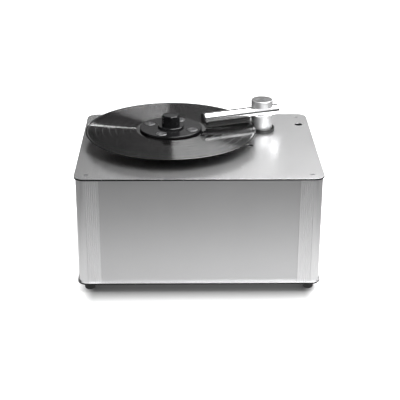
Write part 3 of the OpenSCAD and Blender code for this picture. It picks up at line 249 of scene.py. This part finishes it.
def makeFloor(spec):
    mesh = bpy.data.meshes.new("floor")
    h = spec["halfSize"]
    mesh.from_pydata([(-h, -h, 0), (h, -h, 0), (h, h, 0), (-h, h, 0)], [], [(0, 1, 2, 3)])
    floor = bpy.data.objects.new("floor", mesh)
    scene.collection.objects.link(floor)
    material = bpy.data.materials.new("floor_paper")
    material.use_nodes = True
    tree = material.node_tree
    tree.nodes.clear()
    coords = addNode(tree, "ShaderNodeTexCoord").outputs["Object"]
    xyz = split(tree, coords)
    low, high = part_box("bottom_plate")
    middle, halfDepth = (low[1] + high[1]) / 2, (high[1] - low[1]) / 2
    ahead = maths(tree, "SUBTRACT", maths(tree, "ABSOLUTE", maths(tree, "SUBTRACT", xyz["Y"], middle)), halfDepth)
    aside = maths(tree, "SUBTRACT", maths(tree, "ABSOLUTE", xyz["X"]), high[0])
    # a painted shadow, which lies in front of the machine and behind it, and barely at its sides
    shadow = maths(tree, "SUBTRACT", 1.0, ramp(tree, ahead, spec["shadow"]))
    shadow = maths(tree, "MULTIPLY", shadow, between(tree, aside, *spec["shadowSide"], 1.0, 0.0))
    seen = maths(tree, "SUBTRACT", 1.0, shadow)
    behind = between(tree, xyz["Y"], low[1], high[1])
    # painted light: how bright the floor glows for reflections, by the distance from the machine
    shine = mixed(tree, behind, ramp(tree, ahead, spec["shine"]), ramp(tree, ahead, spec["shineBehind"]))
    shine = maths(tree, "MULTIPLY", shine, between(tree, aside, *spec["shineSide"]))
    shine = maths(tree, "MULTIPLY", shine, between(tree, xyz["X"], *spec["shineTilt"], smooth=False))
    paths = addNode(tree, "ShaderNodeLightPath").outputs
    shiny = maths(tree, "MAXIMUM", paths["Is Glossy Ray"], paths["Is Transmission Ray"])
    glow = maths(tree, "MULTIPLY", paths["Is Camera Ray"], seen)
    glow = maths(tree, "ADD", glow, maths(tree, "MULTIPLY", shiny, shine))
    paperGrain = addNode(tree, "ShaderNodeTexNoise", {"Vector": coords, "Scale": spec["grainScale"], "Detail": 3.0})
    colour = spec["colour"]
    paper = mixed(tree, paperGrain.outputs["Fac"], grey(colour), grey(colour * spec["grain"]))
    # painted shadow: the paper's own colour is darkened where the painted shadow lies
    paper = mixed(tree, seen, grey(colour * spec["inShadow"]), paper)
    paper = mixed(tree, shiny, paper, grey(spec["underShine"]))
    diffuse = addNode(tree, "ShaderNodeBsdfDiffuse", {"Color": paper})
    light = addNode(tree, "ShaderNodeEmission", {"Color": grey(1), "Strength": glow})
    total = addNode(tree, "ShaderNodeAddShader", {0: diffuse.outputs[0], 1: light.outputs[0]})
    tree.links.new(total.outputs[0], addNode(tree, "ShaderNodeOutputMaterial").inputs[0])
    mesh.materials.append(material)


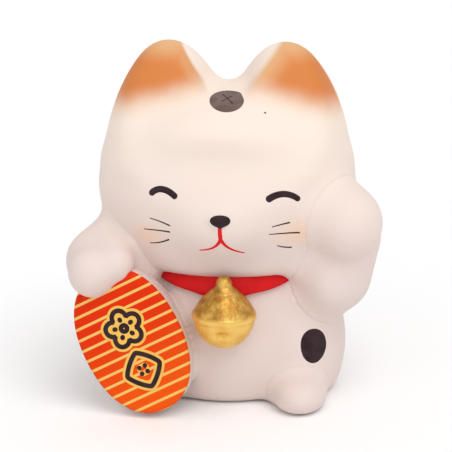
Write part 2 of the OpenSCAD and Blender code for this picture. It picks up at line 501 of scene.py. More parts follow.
*-*-*
Set every line of the listing down word for word.

▶ _TASK SOLUTION_:
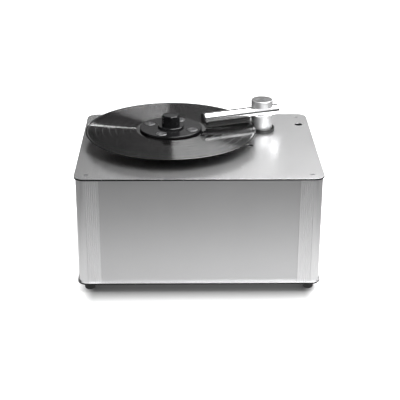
Write part 3 of the OpenSCAD and Blender code for this picture. It picks up at line 249 of scene.py. This part finishes it.
def makeFloor(spec):
    mesh = bpy.data.meshes.new("floor")
    h = spec["halfSize"]
    mesh.from_pydata([(-h, -h, 0), (h, -h, 0), (h, h, 0), (-h, h, 0)], [], [(0, 1, 2, 3)])
    floor = bpy.data.objects.new("floor", mesh)
    scene.collection.objects.link(floor)
    material = bpy.data.materials.new("floor_paper")
    material.use_nodes = True
    tree = material.node_tree
    tree.nodes.clear()
    coords = addNode(tree, "ShaderNodeTexCoord").outputs["Object"]
    xyz = split(tree, coords)
    low, high = part_box("bottom_plate")
    middle, halfDepth = (low[1] + high[1]) / 2, (high[1] - low[1]) / 2
    ahead = maths(tree, "SUBTRACT", maths(tree, "ABSOLUTE", maths(tree, "SUBTRACT", xyz["Y"], middle)), halfDepth)
    aside = maths(tree, "SUBTRACT", maths(tree, "ABSOLUTE", xyz["X"]), high[0])
    # a painted shadow, which lies in front of the machine and behind it, and barely at its sides
    shadow = maths(tree, "SUBTRACT", 1.0, ramp(tree, ahead, spec["shadow"]))
    shadow = maths(tree, "MULTIPLY", shadow, between(tree, aside, *spec["shadowSide"], 1.0, 0.0))
    seen = maths(tree, "SUBTRACT", 1.0, shadow)
    behind = between(tree, xyz["Y"], low[1], high[1])
    # painted light: how bright the floor glows for reflections, by the distance from the machine
    shine = mixed(tree, behind, ramp(tree, ahead, spec["shine"]), ramp(tree, ahead, spec["shineBehind"]))
    shine = maths(tree, "MULTIPLY", shine, between(tree, aside, *spec["shineSide"]))
    shine = maths(tree, "MULTIPLY", shine, between(tree, xyz["X"], *spec["shineTilt"], smooth=False))
    paths = addNode(tree, "ShaderNodeLightPath").outputs
    shiny = maths(tree, "MAXIMUM", paths["Is Glossy Ray"], paths["Is Transmission Ray"])
    glow = maths(tree, "MULTIPLY", paths["Is Camera Ray"], seen)
    glow = maths(tree, "ADD", glow, maths(tree, "MULTIPLY", shiny, shine))
    paperGrain = addNode(tree, "ShaderNodeTexNoise", {"Vector": coords, "Scale": spec["grainScale"], "Detail": 3.0})
    colour = spec["colour"]
    paper = mixed(tree, paperGrain.outputs["Fac"], grey(colour), grey(colour * spec["grain"]))
    # painted shadow: the paper's own colour is darkened where the painted shadow lies
    paper = mixed(tree, seen, grey(colour * spec["inShadow"]), paper)
    paper = mixed(tree, shiny, paper, grey(spec["underShine"]))
    diffuse = addNode(tree, "ShaderNodeBsdfDiffuse", {"Color": paper})
    light = addNode(tree, "ShaderNodeEmission", {"Color": grey(1), "Strength": glow})
    total = addNode(tree, "ShaderNodeAddShader", {0: diffuse.outputs[0], 1: light.outputs[0]})
    tree.links.new(total.outputs[0], addNode(tree, "ShaderNodeOutputMaterial").inputs[0])
    mesh.materials.append(material)


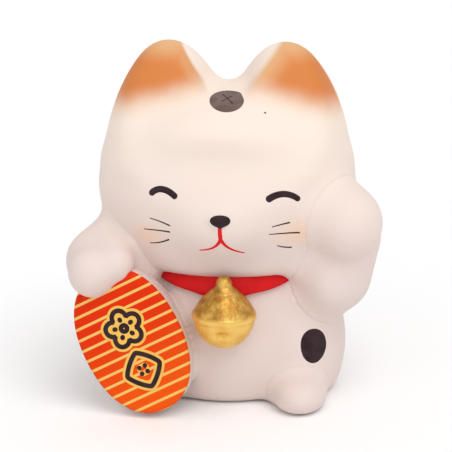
Write part 2 of the OpenSCAD and Blender code for this picture. It picks up at line 501 of scene.py. More parts follow.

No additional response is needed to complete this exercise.